══ Supplied material

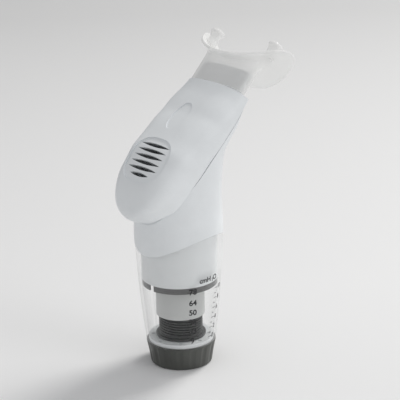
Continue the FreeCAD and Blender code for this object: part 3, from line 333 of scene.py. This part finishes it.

════
══ Supplied material

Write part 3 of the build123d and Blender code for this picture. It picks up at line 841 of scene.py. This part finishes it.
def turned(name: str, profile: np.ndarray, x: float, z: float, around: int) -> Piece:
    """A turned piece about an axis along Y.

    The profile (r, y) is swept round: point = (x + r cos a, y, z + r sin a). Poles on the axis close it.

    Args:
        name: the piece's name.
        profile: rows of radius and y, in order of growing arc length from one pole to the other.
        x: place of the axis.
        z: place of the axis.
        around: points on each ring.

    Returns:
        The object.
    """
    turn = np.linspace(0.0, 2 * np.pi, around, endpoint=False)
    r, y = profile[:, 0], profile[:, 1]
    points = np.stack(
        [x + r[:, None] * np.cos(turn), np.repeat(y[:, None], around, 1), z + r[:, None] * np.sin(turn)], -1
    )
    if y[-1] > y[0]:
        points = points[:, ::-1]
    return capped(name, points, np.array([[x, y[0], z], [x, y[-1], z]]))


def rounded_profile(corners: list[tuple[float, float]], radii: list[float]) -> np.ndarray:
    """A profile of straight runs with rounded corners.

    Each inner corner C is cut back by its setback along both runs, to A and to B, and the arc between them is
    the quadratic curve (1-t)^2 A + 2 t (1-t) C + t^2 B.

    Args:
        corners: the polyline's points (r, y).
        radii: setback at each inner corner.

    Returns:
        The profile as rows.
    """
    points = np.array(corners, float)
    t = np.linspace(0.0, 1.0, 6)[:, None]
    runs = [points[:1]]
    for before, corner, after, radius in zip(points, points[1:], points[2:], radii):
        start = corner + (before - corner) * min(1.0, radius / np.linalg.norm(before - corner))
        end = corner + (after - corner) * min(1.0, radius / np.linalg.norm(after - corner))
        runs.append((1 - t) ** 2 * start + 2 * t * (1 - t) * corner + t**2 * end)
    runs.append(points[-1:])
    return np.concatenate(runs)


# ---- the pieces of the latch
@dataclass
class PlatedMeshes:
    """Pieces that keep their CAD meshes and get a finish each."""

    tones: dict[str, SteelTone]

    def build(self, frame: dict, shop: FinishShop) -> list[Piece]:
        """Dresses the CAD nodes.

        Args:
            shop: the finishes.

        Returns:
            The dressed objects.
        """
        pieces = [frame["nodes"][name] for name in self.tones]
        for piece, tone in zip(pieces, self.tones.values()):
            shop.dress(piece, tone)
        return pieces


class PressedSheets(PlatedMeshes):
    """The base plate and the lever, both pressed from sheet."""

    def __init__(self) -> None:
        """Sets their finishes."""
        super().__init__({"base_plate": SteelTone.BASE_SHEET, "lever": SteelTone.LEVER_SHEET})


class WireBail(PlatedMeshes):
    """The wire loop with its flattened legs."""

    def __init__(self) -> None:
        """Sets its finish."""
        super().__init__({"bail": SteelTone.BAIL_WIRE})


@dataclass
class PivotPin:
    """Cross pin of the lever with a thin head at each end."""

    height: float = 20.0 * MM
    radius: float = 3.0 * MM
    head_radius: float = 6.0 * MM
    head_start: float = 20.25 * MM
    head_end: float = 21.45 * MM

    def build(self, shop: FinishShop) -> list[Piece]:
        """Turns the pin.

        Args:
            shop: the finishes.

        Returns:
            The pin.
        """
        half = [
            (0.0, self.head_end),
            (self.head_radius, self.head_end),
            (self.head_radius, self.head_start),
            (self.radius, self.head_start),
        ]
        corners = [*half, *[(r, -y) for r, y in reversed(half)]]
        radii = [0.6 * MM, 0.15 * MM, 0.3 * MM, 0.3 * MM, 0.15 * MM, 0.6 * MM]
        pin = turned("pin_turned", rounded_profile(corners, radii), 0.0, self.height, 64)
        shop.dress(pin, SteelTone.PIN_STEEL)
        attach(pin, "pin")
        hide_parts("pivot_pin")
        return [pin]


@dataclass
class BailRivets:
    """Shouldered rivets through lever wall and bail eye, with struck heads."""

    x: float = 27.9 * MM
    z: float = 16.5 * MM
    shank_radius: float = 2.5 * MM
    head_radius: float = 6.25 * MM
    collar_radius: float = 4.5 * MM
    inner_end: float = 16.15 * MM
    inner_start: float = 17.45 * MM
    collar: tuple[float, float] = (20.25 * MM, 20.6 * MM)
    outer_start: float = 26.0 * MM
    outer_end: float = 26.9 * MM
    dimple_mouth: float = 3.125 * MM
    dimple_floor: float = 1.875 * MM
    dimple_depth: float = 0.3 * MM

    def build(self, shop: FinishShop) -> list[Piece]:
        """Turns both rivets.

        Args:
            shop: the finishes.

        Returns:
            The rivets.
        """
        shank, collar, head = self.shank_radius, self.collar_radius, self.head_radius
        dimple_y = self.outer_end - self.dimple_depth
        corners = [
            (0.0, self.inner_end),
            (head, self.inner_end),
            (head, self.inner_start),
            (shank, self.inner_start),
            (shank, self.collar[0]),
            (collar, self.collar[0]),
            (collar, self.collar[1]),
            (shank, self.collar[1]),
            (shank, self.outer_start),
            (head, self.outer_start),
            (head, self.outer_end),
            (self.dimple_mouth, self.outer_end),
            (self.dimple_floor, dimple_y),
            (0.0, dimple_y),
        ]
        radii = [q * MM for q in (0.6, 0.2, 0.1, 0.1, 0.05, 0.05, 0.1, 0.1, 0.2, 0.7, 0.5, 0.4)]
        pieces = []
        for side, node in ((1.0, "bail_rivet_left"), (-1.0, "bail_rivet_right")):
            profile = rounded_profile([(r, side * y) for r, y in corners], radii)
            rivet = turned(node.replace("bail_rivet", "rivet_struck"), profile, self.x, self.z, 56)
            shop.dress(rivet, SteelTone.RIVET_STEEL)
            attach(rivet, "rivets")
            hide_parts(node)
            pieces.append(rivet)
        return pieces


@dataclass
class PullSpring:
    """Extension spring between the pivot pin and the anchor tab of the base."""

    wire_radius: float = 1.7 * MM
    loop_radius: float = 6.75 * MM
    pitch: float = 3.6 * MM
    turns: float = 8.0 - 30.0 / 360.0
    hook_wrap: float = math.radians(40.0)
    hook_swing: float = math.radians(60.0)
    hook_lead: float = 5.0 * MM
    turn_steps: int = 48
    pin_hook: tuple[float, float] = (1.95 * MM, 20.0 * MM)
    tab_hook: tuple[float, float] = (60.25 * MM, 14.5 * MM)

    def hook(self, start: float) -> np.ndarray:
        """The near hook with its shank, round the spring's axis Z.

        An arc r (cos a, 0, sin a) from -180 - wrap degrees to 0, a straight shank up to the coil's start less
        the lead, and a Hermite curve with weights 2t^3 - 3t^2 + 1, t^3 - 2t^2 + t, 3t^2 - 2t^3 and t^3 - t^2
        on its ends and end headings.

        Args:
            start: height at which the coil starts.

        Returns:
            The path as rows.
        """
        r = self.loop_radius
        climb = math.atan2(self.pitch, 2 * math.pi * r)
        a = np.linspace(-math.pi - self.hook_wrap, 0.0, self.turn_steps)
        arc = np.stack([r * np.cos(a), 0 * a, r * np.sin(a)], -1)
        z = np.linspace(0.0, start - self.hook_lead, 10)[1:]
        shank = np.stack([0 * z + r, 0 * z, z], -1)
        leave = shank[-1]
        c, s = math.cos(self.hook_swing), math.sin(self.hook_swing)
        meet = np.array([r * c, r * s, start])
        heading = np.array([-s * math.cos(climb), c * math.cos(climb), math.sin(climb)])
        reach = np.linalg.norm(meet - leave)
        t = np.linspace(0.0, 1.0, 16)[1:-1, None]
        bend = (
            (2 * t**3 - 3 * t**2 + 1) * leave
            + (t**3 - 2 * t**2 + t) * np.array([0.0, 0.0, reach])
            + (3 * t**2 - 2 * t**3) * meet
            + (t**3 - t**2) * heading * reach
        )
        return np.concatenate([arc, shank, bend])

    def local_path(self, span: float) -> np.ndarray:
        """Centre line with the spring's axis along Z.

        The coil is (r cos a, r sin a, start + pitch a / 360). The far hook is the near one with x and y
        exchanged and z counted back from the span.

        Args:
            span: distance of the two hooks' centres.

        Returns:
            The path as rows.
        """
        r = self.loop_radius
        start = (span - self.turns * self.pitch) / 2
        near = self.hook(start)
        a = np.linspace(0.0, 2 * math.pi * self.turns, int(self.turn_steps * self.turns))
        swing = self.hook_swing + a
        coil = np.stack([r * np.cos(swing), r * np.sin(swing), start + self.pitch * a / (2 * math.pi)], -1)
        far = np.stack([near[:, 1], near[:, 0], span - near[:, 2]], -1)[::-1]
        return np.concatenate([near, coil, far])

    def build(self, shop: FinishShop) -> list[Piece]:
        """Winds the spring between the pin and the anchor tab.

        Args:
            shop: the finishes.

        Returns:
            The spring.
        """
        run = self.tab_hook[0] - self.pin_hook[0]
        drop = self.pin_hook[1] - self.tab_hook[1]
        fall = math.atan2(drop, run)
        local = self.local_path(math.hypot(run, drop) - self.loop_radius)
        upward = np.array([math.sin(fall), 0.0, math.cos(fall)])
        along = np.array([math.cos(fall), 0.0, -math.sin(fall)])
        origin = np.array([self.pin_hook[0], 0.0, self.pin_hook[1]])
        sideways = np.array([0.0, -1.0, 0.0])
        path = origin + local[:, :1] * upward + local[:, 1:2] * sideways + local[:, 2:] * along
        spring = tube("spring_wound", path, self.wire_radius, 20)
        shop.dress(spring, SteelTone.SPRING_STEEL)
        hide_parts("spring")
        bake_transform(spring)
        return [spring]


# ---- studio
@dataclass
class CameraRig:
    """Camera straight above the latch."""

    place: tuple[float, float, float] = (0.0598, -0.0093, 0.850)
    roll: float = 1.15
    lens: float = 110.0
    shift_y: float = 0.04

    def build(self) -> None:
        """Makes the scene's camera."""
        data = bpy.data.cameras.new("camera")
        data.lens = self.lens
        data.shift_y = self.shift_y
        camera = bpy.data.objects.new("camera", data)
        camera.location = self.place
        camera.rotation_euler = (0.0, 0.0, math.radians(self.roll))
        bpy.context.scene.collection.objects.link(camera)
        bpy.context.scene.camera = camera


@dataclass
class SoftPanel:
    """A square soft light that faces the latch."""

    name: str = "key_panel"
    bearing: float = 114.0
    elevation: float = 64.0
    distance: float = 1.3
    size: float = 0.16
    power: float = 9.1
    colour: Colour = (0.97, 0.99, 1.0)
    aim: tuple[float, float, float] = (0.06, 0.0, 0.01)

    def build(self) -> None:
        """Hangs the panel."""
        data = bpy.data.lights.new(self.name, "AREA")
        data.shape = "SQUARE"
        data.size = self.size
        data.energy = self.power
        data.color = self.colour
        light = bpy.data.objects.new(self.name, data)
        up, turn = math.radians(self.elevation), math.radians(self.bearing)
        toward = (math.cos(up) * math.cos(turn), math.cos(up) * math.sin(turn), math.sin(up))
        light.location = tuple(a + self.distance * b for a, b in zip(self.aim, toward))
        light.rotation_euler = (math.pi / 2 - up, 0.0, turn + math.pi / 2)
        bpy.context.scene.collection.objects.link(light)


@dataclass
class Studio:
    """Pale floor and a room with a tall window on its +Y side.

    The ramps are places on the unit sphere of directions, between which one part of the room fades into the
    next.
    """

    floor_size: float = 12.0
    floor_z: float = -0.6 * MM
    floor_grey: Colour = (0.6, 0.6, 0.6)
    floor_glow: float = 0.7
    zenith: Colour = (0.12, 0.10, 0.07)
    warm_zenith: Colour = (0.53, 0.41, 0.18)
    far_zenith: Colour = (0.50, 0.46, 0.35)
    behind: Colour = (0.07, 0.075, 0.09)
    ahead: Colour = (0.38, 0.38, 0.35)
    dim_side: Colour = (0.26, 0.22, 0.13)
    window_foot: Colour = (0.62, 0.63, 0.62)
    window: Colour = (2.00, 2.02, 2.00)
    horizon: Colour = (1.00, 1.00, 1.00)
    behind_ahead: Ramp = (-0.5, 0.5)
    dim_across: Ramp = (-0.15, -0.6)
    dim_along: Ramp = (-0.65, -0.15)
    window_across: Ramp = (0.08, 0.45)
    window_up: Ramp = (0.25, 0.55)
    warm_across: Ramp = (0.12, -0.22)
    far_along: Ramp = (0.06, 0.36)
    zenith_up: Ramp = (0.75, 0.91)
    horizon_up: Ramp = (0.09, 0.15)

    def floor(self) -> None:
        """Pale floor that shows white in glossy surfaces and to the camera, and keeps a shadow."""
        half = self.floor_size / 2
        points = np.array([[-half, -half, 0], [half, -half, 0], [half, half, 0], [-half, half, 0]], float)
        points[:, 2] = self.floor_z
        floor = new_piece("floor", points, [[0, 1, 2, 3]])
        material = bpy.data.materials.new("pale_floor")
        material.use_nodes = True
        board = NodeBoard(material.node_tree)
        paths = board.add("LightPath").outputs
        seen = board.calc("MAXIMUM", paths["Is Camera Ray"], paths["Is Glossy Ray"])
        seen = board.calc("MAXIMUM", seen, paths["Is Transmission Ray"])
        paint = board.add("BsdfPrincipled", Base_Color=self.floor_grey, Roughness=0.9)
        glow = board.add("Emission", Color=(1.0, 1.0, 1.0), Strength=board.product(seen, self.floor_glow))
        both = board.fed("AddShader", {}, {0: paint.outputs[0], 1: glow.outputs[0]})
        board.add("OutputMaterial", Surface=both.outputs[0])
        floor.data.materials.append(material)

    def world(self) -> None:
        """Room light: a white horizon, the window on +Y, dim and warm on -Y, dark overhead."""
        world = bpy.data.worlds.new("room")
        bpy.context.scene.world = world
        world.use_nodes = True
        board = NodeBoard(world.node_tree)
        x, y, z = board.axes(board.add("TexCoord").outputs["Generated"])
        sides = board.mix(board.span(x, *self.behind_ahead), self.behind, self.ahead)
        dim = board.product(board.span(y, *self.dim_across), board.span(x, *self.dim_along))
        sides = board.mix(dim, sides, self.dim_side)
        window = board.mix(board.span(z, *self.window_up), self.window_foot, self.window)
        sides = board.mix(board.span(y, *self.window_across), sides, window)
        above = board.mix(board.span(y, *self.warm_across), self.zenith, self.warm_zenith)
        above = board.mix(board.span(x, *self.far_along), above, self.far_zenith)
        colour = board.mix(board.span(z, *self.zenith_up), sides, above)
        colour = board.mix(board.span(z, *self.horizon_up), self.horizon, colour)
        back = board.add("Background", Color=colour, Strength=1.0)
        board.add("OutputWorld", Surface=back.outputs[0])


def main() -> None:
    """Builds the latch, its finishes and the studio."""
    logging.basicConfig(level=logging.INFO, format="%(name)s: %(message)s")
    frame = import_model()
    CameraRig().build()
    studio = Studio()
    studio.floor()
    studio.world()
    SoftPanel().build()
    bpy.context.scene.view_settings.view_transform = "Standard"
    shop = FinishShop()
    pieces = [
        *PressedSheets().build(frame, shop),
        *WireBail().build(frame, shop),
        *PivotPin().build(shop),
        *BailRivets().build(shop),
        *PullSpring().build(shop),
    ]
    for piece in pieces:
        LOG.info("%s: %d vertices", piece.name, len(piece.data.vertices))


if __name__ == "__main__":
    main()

════

* **Goal**:
Above this instruction are the records; retype exactly the lines from the one containing "hide_parts(node)" up to and including the one containing "start: height at".

* **Exercise solution**:
            hide_parts(node)
            pieces.append(rivet)
        return pieces


@dataclass
class PullSpring:
    """Extension spring between the pivot pin and the anchor tab of the base."""

    wire_radius: float = 1.7 * MM
    loop_radius: float = 6.75 * MM
    pitch: float = 3.6 * MM
    turns: float = 8.0 - 30.0 / 360.0
    hook_wrap: float = math.radians(40.0)
    hook_swing: float = math.radians(60.0)
    hook_lead: float = 5.0 * MM
    turn_steps: int = 48
    pin_hook: tuple[float, float] = (1.95 * MM, 20.0 * MM)
    tab_hook: tuple[float, float] = (60.25 * MM, 14.5 * MM)

    def hook(self, start: float) -> np.ndarray:
        """The near hook with its shank, round the spring's axis Z.

        An arc r (cos a, 0, sin a) from -180 - wrap degrees to 0, a straight shank up to the coil's start less
        the lead, and a Hermite curve with weights 2t^3 - 3t^2 + 1, t^3 - 2t^2 + t, 3t^2 - 2t^3 and t^3 - t^2
        on its ends and end headings.

        Args:
            start: height at which the coil starts.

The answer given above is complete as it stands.